- Location: Manitoba, Canada
- Coordinates: 49°10′09″N 99°14′49″W﻿ / ﻿49.16917°N 99.24694°W
- Type: lake
- Max. length: 8 mi (13 km)
- Max. width: 0.75 mi (1.21 km)
- Surface area: 6.6 mi^{2} (17 km^{2})
- Average depth: 2.5 m (8 ft 2 in)
- Max. depth: 3.5 m (11 ft)

= Rock Lake (Manitoba) =

Lake in Manitoba, Canada

Rock Lake is the second largest navigable lake in southwestern Manitoba, Canada. It is about 8 mi long and 0.75 mi wide with a surface area of 6.6 mi2. Rock Lake is relatively shallow with a mean depth of 2.5 m and a maximum of 3.5 m when the lake is at a surface water level of 405.08 m. The summer target for the lake is 405.08 m. The lake is fed by several waterways the main ones being the Pembina River and Badger Creek. The total drainage area is 3842 km2.

The lake has been a popular recreational area since the turn of the 20th century. The lake area is popular for boating, fishing, a wide variety of water activities, cottagers and home owners.

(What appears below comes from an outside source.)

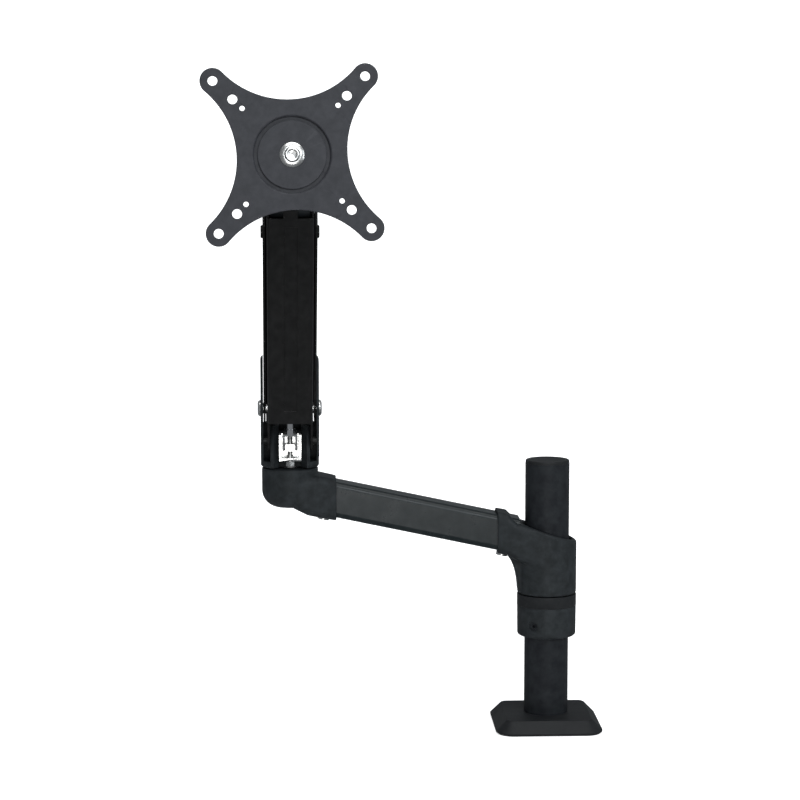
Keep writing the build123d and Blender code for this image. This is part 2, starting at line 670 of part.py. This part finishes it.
def vesa_plate():
    face = Plane(origin=(0, -(FACE_OUT - PLATE_T), 0), x_dir=(1, 0, 0), z_dir=(0, -1, 0))
    body = extrude(face * plate_outline(), PLATE_T)
    body += outward(DISH_R + 2.6, FACE_OUT - 3.8, FACE_OUT - PLATE_T)
    body = body - outward(DISH_R, FACE_OUT - 2.3, FACE_OUT + 1)
    rim = [e for e in body.edges().filter_by(GeomType.CIRCLE)
           if abs(e.radius - DISH_R) < 0.01 and e.center().Y < -FACE_OUT + 0.01]
    body = fillet(rim, 1.3)
    for pitch, hole in zip(VESA, VESA_HOLE_D):
        for sx in (-1, 1):
            for sz in (-1, 1):
                body -= Pos(sx * pitch / 2, 0, sz * pitch / 2) * outward(hole / 2, 5, 25)
    body -= outward(4.0 + RUN, 5, 25)
    return PLATE_FRAME * body


def plate_disc():
    disc = outward(DISC_R, FACE_OUT - 2.3, FACE_OUT - 0.9)
    edge = [e for e in disc.edges().filter_by(GeomType.CIRCLE) if e.center().Y < -FACE_OUT + 1.0]
    disc = fillet(edge, 0.5)
    return PLATE_FRAME * (disc - outward(4.0 + RUN, 5, 25))


def plate_bolt():
    head = outward(8.25, FACE_OUT - 0.5, FACE_OUT + 0.5) + outward(6.0, FACE_OUT + 0.4, FACE_OUT + 1.8)
    head = head - Pos(0, -(FACE_OUT + 0.2), 0) * Rot(90, 0, 0) * extrude(RegularPolygon(3.0, 6), 4)
    return TILT_FRAME * (head + outward(4.0, 9.4, FACE_OUT - 0.5))


PARTS = {
    "base_pad": base_pad,
    "base_plate": base_plate,
    "base_cover": base_cover,
    "post_tube": post_tube,
    "post_anchor": post_anchor,
    "post_cap": post_cap,
    "collar": collar,
    "collar_set_screw": collar_set_screw,
    "bearing_ring": bearing_ring,
    "hub_casting": hub_casting_drilled,
    "hub_bush_lower": hub_bush_lower,
    "hub_bush_upper": hub_bush_upper,
    "lower_tube": lower_tube,
    "tube_screw_hub": tube_screw_hub,
    "tube_screw_elbow": tube_screw_elbow,
    "elbow_casting": elbow_casting_drilled,
    "elbow_bush": elbow_bush,
    "yoke": yoke,
    "yoke_shaft": yoke_shaft,
    "pivot_bolt_left": pivot_bolt_left,
    "pivot_bolt_right": pivot_bolt_right,
    "lower_pin_left": lower_pin_left,
    "lower_pin_right": lower_pin_right,
    "spring_bracket": spring_bracket,
    "adjust_screw": adjust_screw,
    "trunnion_nut": trunnion_nut,
    "spring_clevis": spring_clevis,
    "spring_rod": spring_rod,
    "spring_cylinder": spring_cylinder,
    "spring_pin": spring_pin,
    "lower_channel": lower_channel,
    "upper_channel": upper_channel,
    "spring_stud_left": spring_stud_left,
    "spring_stud_right": spring_stud_right,
    "head_bracket": head_bracket,
    "head_bolt_left": head_bolt_left,
    "head_bolt_right": head_bolt_right,
    "head_pin": head_pin,
    "pan_block": pan_block,
    "pan_pin": pan_pin,
    "tilt_block": tilt_block,
    "tilt_bolt": tilt_bolt,
    "tilt_nut": tilt_nut,
    "vesa_plate": vesa_plate,
    "plate_disc": plate_disc,
    "plate_bolt": plate_bolt,
}

os.makedirs("parts", exist_ok=True)
for name, make in PARTS.items():
    solid = make()
    export_step(solid, "parts/" + name + ".step")
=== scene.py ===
import json
import math

import bpy
import bmesh
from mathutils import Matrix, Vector


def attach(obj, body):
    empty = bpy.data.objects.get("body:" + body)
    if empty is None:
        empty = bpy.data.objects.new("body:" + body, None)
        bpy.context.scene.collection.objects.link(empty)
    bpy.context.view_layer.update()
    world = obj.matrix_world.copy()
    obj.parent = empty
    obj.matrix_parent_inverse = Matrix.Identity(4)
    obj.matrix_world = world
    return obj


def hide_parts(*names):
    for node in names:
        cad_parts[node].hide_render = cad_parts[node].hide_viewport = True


# Visual model of a desk monitor arm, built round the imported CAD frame.  Everything is in
# metres in the frame of the CAD model.  Parts whose CAD shape is already right keep it and
# get a finish; castings are rounded, and the small hardware is rebuilt with threads,
# sockets and flanges.
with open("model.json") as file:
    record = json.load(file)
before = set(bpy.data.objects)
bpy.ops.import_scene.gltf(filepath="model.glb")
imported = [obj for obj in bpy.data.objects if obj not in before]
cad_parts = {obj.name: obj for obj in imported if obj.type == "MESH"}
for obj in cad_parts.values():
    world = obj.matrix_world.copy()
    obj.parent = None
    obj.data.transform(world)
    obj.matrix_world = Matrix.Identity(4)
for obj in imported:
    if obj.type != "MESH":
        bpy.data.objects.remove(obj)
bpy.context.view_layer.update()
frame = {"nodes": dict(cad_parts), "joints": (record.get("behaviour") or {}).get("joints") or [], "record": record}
NODES = frame["nodes"]
JOINTS = {joint["name"]: joint for joint in frame["joints"]}
MM = 0.001


# ------------------------------------------------------------------ places from the frame
def joint_axis(name):
    """Direction of a joint's axis."""
    return Vector(JOINTS[name]["axis"]).normalized()


UP = Vector((0, 0, 1))
LEFT = joint_axis("arm_lift")
RIGHT = -LEFT
FACE_NORMAL = joint_axis("plate_turn")


# ------------------------------------------------------------------ materials
def shader(name, colour, roughness, metallic=0.0, specular=0.5):
    """New material; returns it with its node tree and Principled shader."""
    material = bpy.data.materials.new(name)
    material.use_nodes = True
    tree = material.node_tree
    surface = tree.nodes["Principled BSDF"]
    surface.inputs["Base Color"].default_value = (*colour, 1.0)
    surface.inputs["Roughness"].default_value = roughness
    surface.inputs["Metallic"].default_value = metallic
    surface.inputs["Specular IOR Level"].default_value = specular
    material.diffuse_color = (*colour, 1.0)
    return material, tree, surface


def noise_node(tree, scale, detail=3.0, roughness=0.5, stretch=None):
    """Noise on object coordinates; stretch squeezes it along an axis."""
    place = tree.nodes.new("ShaderNodeTexCoord")
    source = place.outputs["Object"]
    if stretch:
        mapping = tree.nodes.new("ShaderNodeMapping")
        mapping.inputs["Scale"].default_value = stretch
        tree.links.new(source, mapping.inputs["Vector"])
        source = mapping.outputs["Vector"]
    node = tree.nodes.new("ShaderNodeTexNoise")
    node.inputs["Scale"].default_value = scale
    node.inputs["Detail"].default_value = detail
    node.inputs["Roughness"].default_value = roughness
    tree.links.new(source, node.inputs["Vector"])
    return node.outputs["Fac"]


def remap(tree, source, low, high, start=0.3, end=0.7):
    """Map a noise value's middle range to low..high."""
    node = tree.nodes.new("ShaderNodeMapRange")
    node.inputs["From Min"].default_value = start
    node.inputs["From Max"].default_value = end
    node.inputs["To Min"].default_value = low
    node.inputs["To Max"].default_value = high
    tree.links.new(source, node.inputs["Value"])
    return node.outputs["Result"]


def bump(tree, source, strength, distance, below=None):
    """Bump from a height; below is a bump that it lies on."""
    node = tree.nodes.new("ShaderNodeBump")
    node.inputs["Strength"].default_value = strength
    node.inputs["Distance"].default_value = distance
    tree.links.new(source, node.inputs["Height"])
    if below is not None:
        tree.links.new(below, node.inputs["Normal"])
    return node.outputs["Normal"]


def tint(tree, source, dark, light, start=0.35, end=0.65):
    """Colour that runs from dark to light with a noise value."""
    ramp = tree.nodes.new("ShaderNodeValToRGB")
    ramp.color_ramp.elements[0].position = start
    ramp.color_ramp.elements[0].color = (*dark, 1.0)
    ramp.color_ramp.elements[1].position = end
    ramp.color_ramp.elements[1].color = (*light, 1.0)
    tree.links.new(source, ramp.inputs["Fac"])
    return ramp.outputs["Color"]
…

It is located approximately 4.4 km south of Glenora and 15.7 km west of Pilot Mound, Manitoba. The lake is in the Rural Municipalities of Roblin, and Argyle.

== Rock Lake Dam ==
A concrete stop log dam was built about a mile east of the lake on the Pembina River in 1940. The dam is used to maintain levels a much as possible above 405.08 metres. The dam is ineffective.